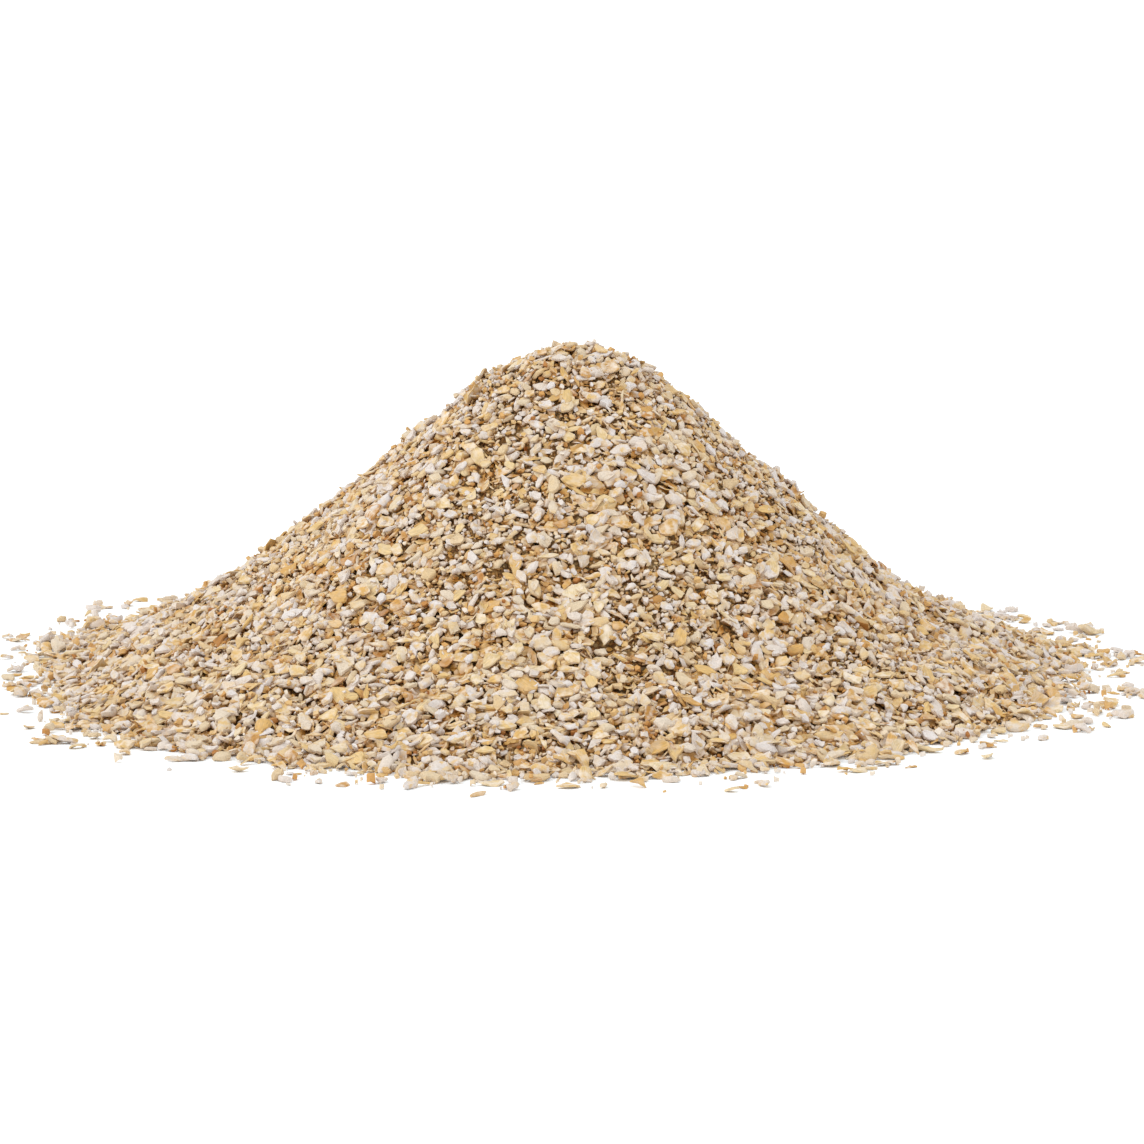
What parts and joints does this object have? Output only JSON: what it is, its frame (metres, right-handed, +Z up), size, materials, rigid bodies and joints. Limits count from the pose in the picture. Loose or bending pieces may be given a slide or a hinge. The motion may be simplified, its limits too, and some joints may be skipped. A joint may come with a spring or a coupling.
{
  "type": "heap of milled feed",
  "caption": "Round heap of coarse milled grain feed: husk flakes, floury flakes and grits lying at their slope of repose, with stray flakes round the foot.",
  "frame": {"origin": "middle of the flat face that the heap rests on", "axes": "+Z up through the top of the heap, -Y towards the front, +X to the right"},
  "size_m": [0.1988, 0.1993, 0.0585],
  "materials": {
    "packed_feed": "matte, loose",
    "husk": "satin",
    "flour": "matte",
    "grit": "matte"
  },
  "bodies": {
    "root": {"crown_floury_flakes": "flour", "crown_grits": "grit", "crown_husk_flakes": "husk", "lower_slope_back_floury_flakes": "flour", "lower_slope_back_grits": "grit", "lower_slope_back_husk_flakes": "husk", "lower_slope_front_floury_flakes": "flour", "lower_slope_front_grits": "grit", "lower_slope_front_husk_flakes": "husk", "lower_slope_left_floury_flakes": "flour", "lower_slope_left_grits": "grit", "lower_slope_left_husk_flakes": "husk", "lower_slope_right_floury_flakes": "flour", "lower_slope_right_grits": "grit", "lower_slope_right_husk_flakes": "husk", "middle_slope_back_floury_flakes": "flour", "middle_slope_back_grits": "grit", "middle_slope_back_husk_flakes": "husk", "middle_slope_front_floury_flakes": "flour", "middle_slope_front_grits": "grit", "middle_slope_front_husk_flakes": "husk", "middle_slope_left_floury_flakes": "flour", "middle_slope_left_grits": "grit", "middle_slope_left_husk_flakes": "husk", "middle_slope_right_floury_flakes": "flour", "middle_slope_right_grits": "grit", "middle_slope_right_husk_flakes": "husk", "packed_core": "packed_feed", "scatter_back_floury_flakes": "flour", "scatter_back_grits": "grit", "scatter_back_husk_flakes": "husk", "scatter_front_floury_flakes": "flour", "scatter_front_grits": "grit", "scatter_front_husk_flakes": "husk", "scatter_left_floury_flakes": "flour", "scatter_left_grits": "grit", "scatter_left_husk_flakes": "husk", "scatter_right_floury_flakes": "flour", "scatter_right_grits": "grit", "scatter_right_husk_flakes": "husk", "toe_back_floury_flakes": "flour", "toe_back_grits": "grit", "toe_back_husk_flakes": "husk", "toe_front_floury_flakes": "flour", "toe_front_grits": "grit", "toe_front_husk_flakes": "husk", "toe_left_floury_flakes": "flour", "toe_left_grits": "grit", "toe_left_husk_flakes": "husk", "toe_right_floury_flakes": "flour", "toe_right_grits": "grit", "toe_right_husk_flakes": "husk", "upper_slope_back_floury_flakes": "flour", "upper_slope_back_grits": "grit", "upper_slope_back_husk_flakes": "husk", "upper_slope_front_floury_flakes": "flour", "upper_slope_front_grits": "grit", "upper_slope_front_husk_flakes": "husk"}
  },
  "joints": []
}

------------------------

_Short problem_: Output all of the data again, exactly.

_Answer to this exercise_:
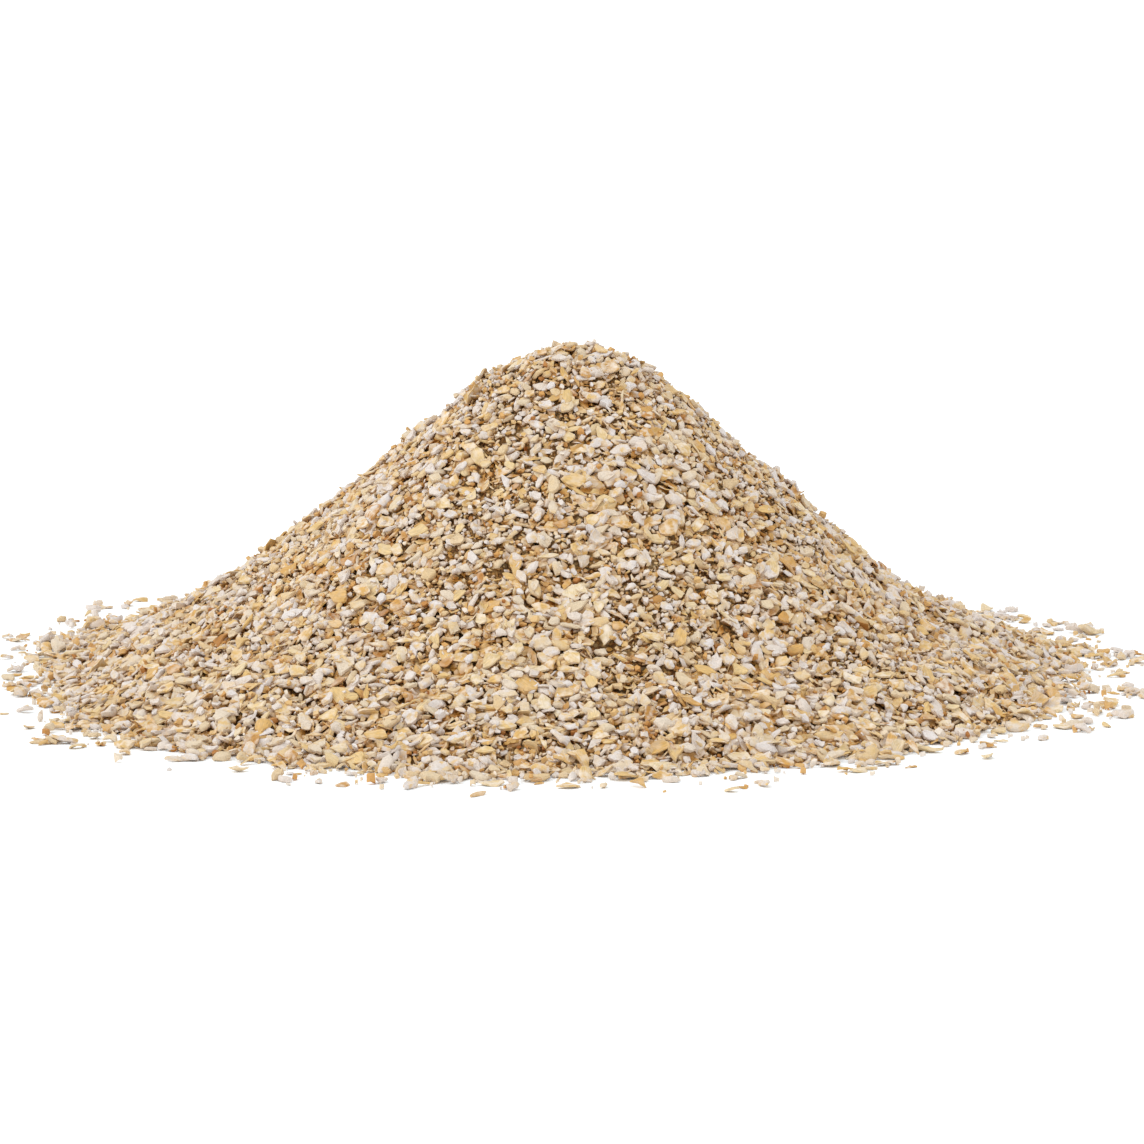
What parts and joints does this object have? Output only JSON: what it is, its frame (metres, right-handed, +Z up), size, materials, rigid bodies and joints. Limits count from the pose in the picture. Loose or bending pieces may be given a slide or a hinge. The motion may be simplified, its limits too, and some joints may be skipped. A joint may come with a spring or a coupling.
{
  "type": "heap of milled feed",
  "caption": "Round heap of coarse milled grain feed: husk flakes, floury flakes and grits lying at their slope of repose, with stray flakes round the foot.",
  "frame": {"origin": "middle of the flat face that the heap rests on", "axes": "+Z up through the top of the heap, -Y towards the front, +X to the right"},
  "size_m": [0.1988, 0.1993, 0.0585],
  "materials": {
    "packed_feed": "matte, loose",
    "husk": "satin",
    "flour": "matte",
    "grit": "matte"
  },
  "bodies": {
    "root": {"crown_floury_flakes": "flour", "crown_grits": "grit", "crown_husk_flakes": "husk", "lower_slope_back_floury_flakes": "flour", "lower_slope_back_grits": "grit", "lower_slope_back_husk_flakes": "husk", "lower_slope_front_floury_flakes": "flour", "lower_slope_front_grits": "grit", "lower_slope_front_husk_flakes": "husk", "lower_slope_left_floury_flakes": "flour", "lower_slope_left_grits": "grit", "lower_slope_left_husk_flakes": "husk", "lower_slope_right_floury_flakes": "flour", "lower_slope_right_grits": "grit", "lower_slope_right_husk_flakes": "husk", "middle_slope_back_floury_flakes": "flour", "middle_slope_back_grits": "grit", "middle_slope_back_husk_flakes": "husk", "middle_slope_front_floury_flakes": "flour", "middle_slope_front_grits": "grit", "middle_slope_front_husk_flakes": "husk", "middle_slope_left_floury_flakes": "flour", "middle_slope_left_grits": "grit", "middle_slope_left_husk_flakes": "husk", "middle_slope_right_floury_flakes": "flour", "middle_slope_right_grits": "grit", "middle_slope_right_husk_flakes": "husk", "packed_core": "packed_feed", "scatter_back_floury_flakes": "flour", "scatter_back_grits": "grit", "scatter_back_husk_flakes": "husk", "scatter_front_floury_flakes": "flour", "scatter_front_grits": "grit", "scatter_front_husk_flakes": "husk", "scatter_left_floury_flakes": "flour", "scatter_left_grits": "grit", "scatter_left_husk_flakes": "husk", "scatter_right_floury_flakes": "flour", "scatter_right_grits": "grit", "scatter_right_husk_flakes": "husk", "toe_back_floury_flakes": "flour", "toe_back_grits": "grit", "toe_back_husk_flakes": "husk", "toe_front_floury_flakes": "flour", "toe_front_grits": "grit", "toe_front_husk_flakes": "husk", "toe_left_floury_flakes": "flour", "toe_left_grits": "grit", "toe_left_husk_flakes": "husk", "toe_right_floury_flakes": "flour", "toe_right_grits": "grit", "toe_right_husk_flakes": "husk", "upper_slope_back_floury_flakes": "flour", "upper_slope_back_grits": "grit", "upper_slope_back_husk_flakes": "husk", "upper_slope_front_floury_flakes": "flour", "upper_slope_front_grits": "grit", "upper_slope_front_husk_flakes": "husk"}
  },
  "joints": []
}